Stated task:
Quote, without change, all of the lines that follow.

-----

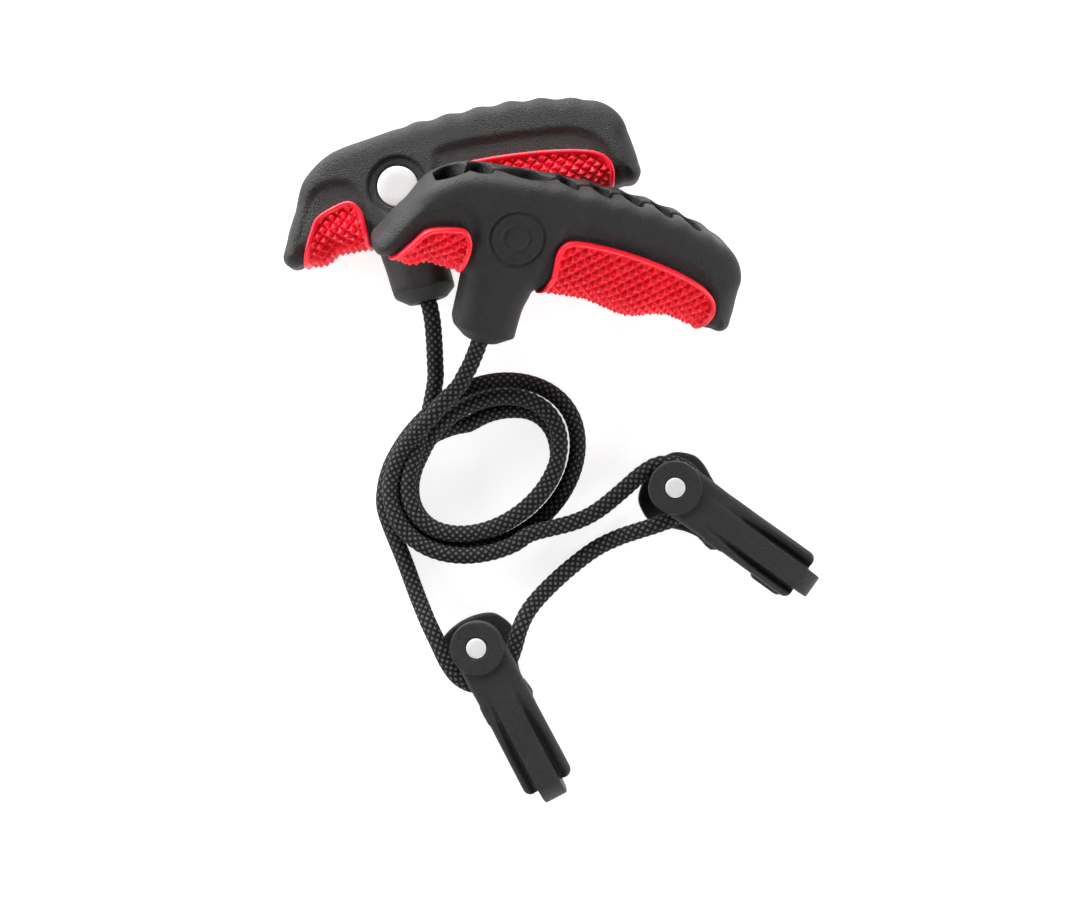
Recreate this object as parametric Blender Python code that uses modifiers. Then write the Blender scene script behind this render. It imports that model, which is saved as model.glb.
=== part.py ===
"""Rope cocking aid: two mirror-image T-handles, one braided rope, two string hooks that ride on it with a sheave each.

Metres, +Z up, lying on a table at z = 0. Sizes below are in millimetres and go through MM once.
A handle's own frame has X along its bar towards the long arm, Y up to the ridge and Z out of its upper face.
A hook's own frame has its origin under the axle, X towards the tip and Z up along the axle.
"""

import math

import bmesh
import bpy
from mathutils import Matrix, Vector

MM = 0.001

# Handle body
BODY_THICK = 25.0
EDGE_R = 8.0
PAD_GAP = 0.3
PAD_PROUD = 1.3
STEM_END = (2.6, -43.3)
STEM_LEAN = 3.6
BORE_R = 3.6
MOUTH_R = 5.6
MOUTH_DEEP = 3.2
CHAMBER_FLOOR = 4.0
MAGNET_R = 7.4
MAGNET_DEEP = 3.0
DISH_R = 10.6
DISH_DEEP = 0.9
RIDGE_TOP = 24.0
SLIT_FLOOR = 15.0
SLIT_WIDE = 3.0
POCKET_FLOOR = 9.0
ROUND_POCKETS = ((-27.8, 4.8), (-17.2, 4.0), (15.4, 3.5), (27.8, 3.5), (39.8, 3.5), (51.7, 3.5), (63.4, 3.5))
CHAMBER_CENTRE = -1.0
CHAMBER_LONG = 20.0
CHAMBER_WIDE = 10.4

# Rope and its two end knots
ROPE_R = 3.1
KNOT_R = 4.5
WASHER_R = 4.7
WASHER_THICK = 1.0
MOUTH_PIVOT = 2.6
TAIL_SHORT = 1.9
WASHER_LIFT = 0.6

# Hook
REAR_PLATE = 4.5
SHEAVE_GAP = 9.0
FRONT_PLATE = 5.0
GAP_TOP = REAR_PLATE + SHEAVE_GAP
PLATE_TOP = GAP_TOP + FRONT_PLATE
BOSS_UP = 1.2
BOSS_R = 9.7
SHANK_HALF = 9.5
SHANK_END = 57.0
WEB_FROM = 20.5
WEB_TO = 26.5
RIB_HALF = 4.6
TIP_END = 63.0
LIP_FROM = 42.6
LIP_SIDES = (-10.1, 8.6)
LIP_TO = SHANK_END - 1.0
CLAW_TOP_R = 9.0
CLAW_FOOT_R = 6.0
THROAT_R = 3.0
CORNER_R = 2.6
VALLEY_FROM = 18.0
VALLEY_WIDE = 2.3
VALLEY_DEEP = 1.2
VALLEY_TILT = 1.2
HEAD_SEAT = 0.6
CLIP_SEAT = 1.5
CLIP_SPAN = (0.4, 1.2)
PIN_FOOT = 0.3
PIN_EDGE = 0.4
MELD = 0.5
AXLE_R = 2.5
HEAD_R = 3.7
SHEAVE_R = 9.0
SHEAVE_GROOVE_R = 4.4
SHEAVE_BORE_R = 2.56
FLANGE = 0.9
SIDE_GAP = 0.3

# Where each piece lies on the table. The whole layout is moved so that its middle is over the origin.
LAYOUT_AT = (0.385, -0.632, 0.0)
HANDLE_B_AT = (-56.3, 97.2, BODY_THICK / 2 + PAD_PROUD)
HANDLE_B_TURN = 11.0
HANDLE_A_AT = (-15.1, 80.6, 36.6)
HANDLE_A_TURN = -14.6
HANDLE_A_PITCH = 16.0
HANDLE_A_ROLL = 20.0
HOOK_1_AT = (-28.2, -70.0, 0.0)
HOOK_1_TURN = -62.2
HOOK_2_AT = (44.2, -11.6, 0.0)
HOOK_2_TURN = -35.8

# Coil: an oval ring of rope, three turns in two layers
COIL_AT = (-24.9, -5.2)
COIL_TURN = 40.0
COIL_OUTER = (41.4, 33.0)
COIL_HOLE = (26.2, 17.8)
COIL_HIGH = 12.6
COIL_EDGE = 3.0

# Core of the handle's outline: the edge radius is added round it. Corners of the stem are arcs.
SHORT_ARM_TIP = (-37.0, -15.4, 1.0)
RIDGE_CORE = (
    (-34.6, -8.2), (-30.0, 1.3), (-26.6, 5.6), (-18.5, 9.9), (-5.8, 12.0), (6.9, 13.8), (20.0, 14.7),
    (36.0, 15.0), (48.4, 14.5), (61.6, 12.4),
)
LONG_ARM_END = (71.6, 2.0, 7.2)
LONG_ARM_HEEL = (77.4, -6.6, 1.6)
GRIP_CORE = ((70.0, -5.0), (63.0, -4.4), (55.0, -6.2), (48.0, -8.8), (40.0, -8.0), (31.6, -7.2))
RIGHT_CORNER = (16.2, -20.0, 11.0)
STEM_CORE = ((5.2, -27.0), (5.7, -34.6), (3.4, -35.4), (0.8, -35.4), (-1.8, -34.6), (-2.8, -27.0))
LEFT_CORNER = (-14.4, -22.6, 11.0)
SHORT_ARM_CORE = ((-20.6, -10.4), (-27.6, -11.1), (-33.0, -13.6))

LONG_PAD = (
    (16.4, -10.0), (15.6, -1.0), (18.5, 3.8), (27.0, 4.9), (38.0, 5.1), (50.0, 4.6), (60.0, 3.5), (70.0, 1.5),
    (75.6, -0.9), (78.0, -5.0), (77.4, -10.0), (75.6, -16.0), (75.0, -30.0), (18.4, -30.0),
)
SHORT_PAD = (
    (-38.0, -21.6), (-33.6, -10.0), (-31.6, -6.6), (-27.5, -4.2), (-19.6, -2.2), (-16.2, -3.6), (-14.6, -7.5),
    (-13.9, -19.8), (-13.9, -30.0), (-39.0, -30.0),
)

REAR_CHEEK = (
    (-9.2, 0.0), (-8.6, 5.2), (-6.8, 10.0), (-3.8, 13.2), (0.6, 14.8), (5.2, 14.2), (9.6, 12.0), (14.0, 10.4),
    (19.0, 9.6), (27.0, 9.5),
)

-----

Problem solution:
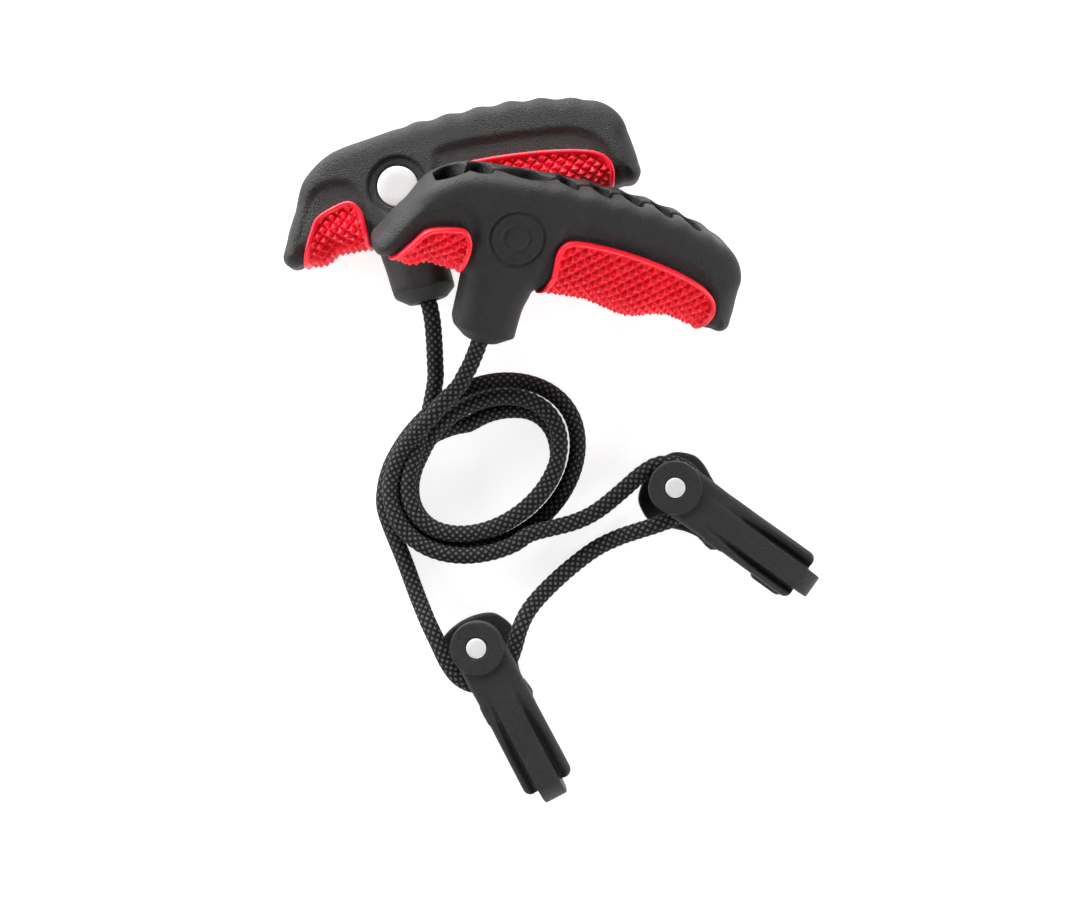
Recreate this object as parametric Blender Python code that uses modifiers. Then write the Blender scene script behind this render. It imports that model, which is saved as model.glb.
=== part.py ===
"""Rope cocking aid: two mirror-image T-handles, one braided rope, two string hooks that ride on it with a sheave each.

Metres, +Z up, lying on a table at z = 0. Sizes below are in millimetres and go through MM once.
A handle's own frame has X along its bar towards the long arm, Y up to the ridge and Z out of its upper face.
A hook's own frame has its origin under the axle, X towards the tip and Z up along the axle.
"""

import math

import bmesh
import bpy
from mathutils import Matrix, Vector

MM = 0.001

# Handle body
BODY_THICK = 25.0
EDGE_R = 8.0
PAD_GAP = 0.3
PAD_PROUD = 1.3
STEM_END = (2.6, -43.3)
STEM_LEAN = 3.6
BORE_R = 3.6
MOUTH_R = 5.6
MOUTH_DEEP = 3.2
CHAMBER_FLOOR = 4.0
MAGNET_R = 7.4
MAGNET_DEEP = 3.0
DISH_R = 10.6
DISH_DEEP = 0.9
RIDGE_TOP = 24.0
SLIT_FLOOR = 15.0
SLIT_WIDE = 3.0
POCKET_FLOOR = 9.0
ROUND_POCKETS = ((-27.8, 4.8), (-17.2, 4.0), (15.4, 3.5), (27.8, 3.5), (39.8, 3.5), (51.7, 3.5), (63.4, 3.5))
CHAMBER_CENTRE = -1.0
CHAMBER_LONG = 20.0
CHAMBER_WIDE = 10.4

# Rope and its two end knots
ROPE_R = 3.1
KNOT_R = 4.5
WASHER_R = 4.7
WASHER_THICK = 1.0
MOUTH_PIVOT = 2.6
TAIL_SHORT = 1.9
WASHER_LIFT = 0.6

# Hook
REAR_PLATE = 4.5
SHEAVE_GAP = 9.0
FRONT_PLATE = 5.0
GAP_TOP = REAR_PLATE + SHEAVE_GAP
PLATE_TOP = GAP_TOP + FRONT_PLATE
BOSS_UP = 1.2
BOSS_R = 9.7
SHANK_HALF = 9.5
SHANK_END = 57.0
WEB_FROM = 20.5
WEB_TO = 26.5
RIB_HALF = 4.6
TIP_END = 63.0
LIP_FROM = 42.6
LIP_SIDES = (-10.1, 8.6)
LIP_TO = SHANK_END - 1.0
CLAW_TOP_R = 9.0
CLAW_FOOT_R = 6.0
THROAT_R = 3.0
CORNER_R = 2.6
VALLEY_FROM = 18.0
VALLEY_WIDE = 2.3
VALLEY_DEEP = 1.2
VALLEY_TILT = 1.2
HEAD_SEAT = 0.6
CLIP_SEAT = 1.5
CLIP_SPAN = (0.4, 1.2)
PIN_FOOT = 0.3
PIN_EDGE = 0.4
MELD = 0.5
AXLE_R = 2.5
HEAD_R = 3.7
SHEAVE_R = 9.0
SHEAVE_GROOVE_R = 4.4
SHEAVE_BORE_R = 2.56
FLANGE = 0.9
SIDE_GAP = 0.3

# Where each piece lies on the table. The whole layout is moved so that its middle is over the origin.
LAYOUT_AT = (0.385, -0.632, 0.0)
HANDLE_B_AT = (-56.3, 97.2, BODY_THICK / 2 + PAD_PROUD)
HANDLE_B_TURN = 11.0
HANDLE_A_AT = (-15.1, 80.6, 36.6)
HANDLE_A_TURN = -14.6
HANDLE_A_PITCH = 16.0
HANDLE_A_ROLL = 20.0
HOOK_1_AT = (-28.2, -70.0, 0.0)
HOOK_1_TURN = -62.2
HOOK_2_AT = (44.2, -11.6, 0.0)
HOOK_2_TURN = -35.8

# Coil: an oval ring of rope, three turns in two layers
COIL_AT = (-24.9, -5.2)
COIL_TURN = 40.0
COIL_OUTER = (41.4, 33.0)
COIL_HOLE = (26.2, 17.8)
COIL_HIGH = 12.6
COIL_EDGE = 3.0

# Core of the handle's outline: the edge radius is added round it. Corners of the stem are arcs.
SHORT_ARM_TIP = (-37.0, -15.4, 1.0)
RIDGE_CORE = (
    (-34.6, -8.2), (-30.0, 1.3), (-26.6, 5.6), (-18.5, 9.9), (-5.8, 12.0), (6.9, 13.8), (20.0, 14.7),
    (36.0, 15.0), (48.4, 14.5), (61.6, 12.4),
)
LONG_ARM_END = (71.6, 2.0, 7.2)
LONG_ARM_HEEL = (77.4, -6.6, 1.6)
GRIP_CORE = ((70.0, -5.0), (63.0, -4.4), (55.0, -6.2), (48.0, -8.8), (40.0, -8.0), (31.6, -7.2))
RIGHT_CORNER = (16.2, -20.0, 11.0)
STEM_CORE = ((5.2, -27.0), (5.7, -34.6), (3.4, -35.4), (0.8, -35.4), (-1.8, -34.6), (-2.8, -27.0))
LEFT_CORNER = (-14.4, -22.6, 11.0)
SHORT_ARM_CORE = ((-20.6, -10.4), (-27.6, -11.1), (-33.0, -13.6))

LONG_PAD = (
    (16.4, -10.0), (15.6, -1.0), (18.5, 3.8), (27.0, 4.9), (38.0, 5.1), (50.0, 4.6), (60.0, 3.5), (70.0, 1.5),
    (75.6, -0.9), (78.0, -5.0), (77.4, -10.0), (75.6, -16.0), (75.0, -30.0), (18.4, -30.0),
)
SHORT_PAD = (
    (-38.0, -21.6), (-33.6, -10.0), (-31.6, -6.6), (-27.5, -4.2), (-19.6, -2.2), (-16.2, -3.6), (-14.6, -7.5),
    (-13.9, -19.8), (-13.9, -30.0), (-39.0, -30.0),
)

REAR_CHEEK = (
    (-9.2, 0.0), (-8.6, 5.2), (-6.8, 10.0), (-3.8, 13.2), (0.6, 14.8), (5.2, 14.2), (9.6, 12.0), (14.0, 10.4),
    (19.0, 9.6), (27.0, 9.5),
)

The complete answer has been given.